Il Pd deve diventare il partito dei giovani italiani. Non il partito dei giovani dirigenti, il partito dei giovani elettori. Chi ha meno di quarant'anni non è rappresentato da nessuno. Sul "contratto unico" siamo tutti d'accordo, ma ancora non si vede una campagna in questo senso, che lo renda popolare, che sappia dire al singolo precario che cosa gli succede se vince il Pd, che sappia indicare al Paese una via più razionale, seria e consapevole al proprio sviluppo. Il sistema elettorale allontana i giovani dalla politica (per la verità, allontana tutti). L'innovazione tecnologica è un tema frequentato pochissimo. Il dibattito sui diritti è in alto mare., come se fossimo nel 1010 e non un millennio più avanti. Un nuovo ambientalismo non riesce ancora a imporsi, come accade in altri Paesi.
Per tutto questo, lavoreremo alla redazione del manifesto del partito dei giovani. Ascoltando tutti. Dai giovani che si sentono democratici (anche quelli che, come dice Elio, all'improvviso sono "vecchissimi") agli anziani-e-però-giovanissimi del partito, dal popolo Viola a «quelli che la politica gli fa schifo», da chi cerca lavoro a chi l'ha trovato ma non sa quanto durerà, a chi vuole capire se in Italia il sole continuerà a sorgere.

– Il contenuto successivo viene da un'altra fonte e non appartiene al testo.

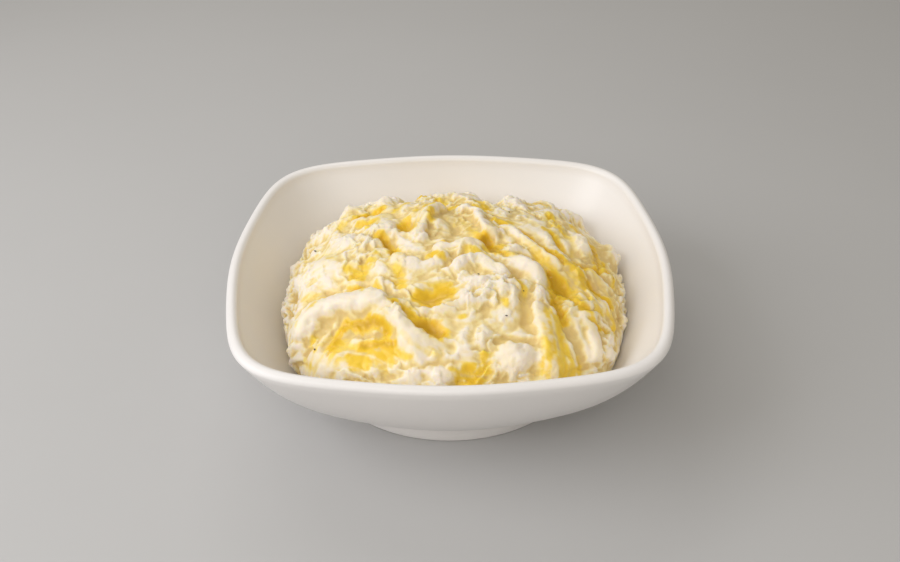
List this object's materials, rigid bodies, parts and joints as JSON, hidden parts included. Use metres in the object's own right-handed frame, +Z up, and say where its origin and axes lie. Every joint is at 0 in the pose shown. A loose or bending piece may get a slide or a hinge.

Samuele da Pisa coordinerà i lavori. Per andare oltre, oltre la precarietà: e oltre i quarant'anni, se ci riusciamo.

Dall'Aquila, verso Sud

Michele e i giovani del Pd all'Aquila, i ragazzi di Salerno, Peppe e i suoi studi per un meridionalismo consapevole e rigoroso, per un racconto diverso del Sud, per una reale proporzione dei problemi e delle possibili soluzioni. Informazioni più puntuali, i buoni esempi e le buone notizie, la possibilità di costruire relazioni tra Nord e il Sud del Paese. L’«abolizione del Mezzogiorno» è in corso da anni: dove sono finiti i rifiuti di Napoli (e quelli di Palermo)? Dove son finiti i soldi pubblici per le opere, grandi (mostruose) e piccole (invisibili)? Dov’è finito il Sud e perché se ne parla solo come argomento polemico? Chi lo governa, di chi sono le responsabilità? Domande a cui ci piacerebbe dare risposta, partendo dall'Aquila, andando verso Sud: per una volta, senza rotolare.

I luoghi e le modalità

Un sito internet wiki coordinato da Alessandro da Misinto, un gruppo su Facebook, la «Banda» larga come piccolo portale d'iniziative e proposte. Iniziative tematiche, punti precisi, contributi da promuovere a livello locale, vocalissimo, in «un viaggio attraverso i luoghi della quotidianità e dell’umanità», come lo ha chiamato Ali da Roma. Una casella email: andiamooltre@gmail.com. Un filo diretto. Un aggiornamento mensile, il 27 di ogni mese, che riceverete con il work in progress e le iniziative in corso.

Gli obiettivi

Tre pubblicazioni dedicate ai nostri progetti e ai nostri tre mesi di lavoro. In più, strumenti (come il Libro grigio o il prontuario «Mandiamoli a casa», prodotti in Lombardia negli ultimi mesi), documentari (come quelli del progetto LoVe), format per le manifestazioni, ipotesi di campagne politiche e di comunicazione, volantini, proposte precise da portare all'attenzione del partito.

Il gran finale

Una festa democratica a fine luglio. Tre giorni di presentazione dei risultati e la consegna al segretario nazionale di quello che sarà elaborato. Magari a Montecchio Emilia, dove un tempo si faceva la festa di Cuore. Anche per non prenderci troppo sul serio.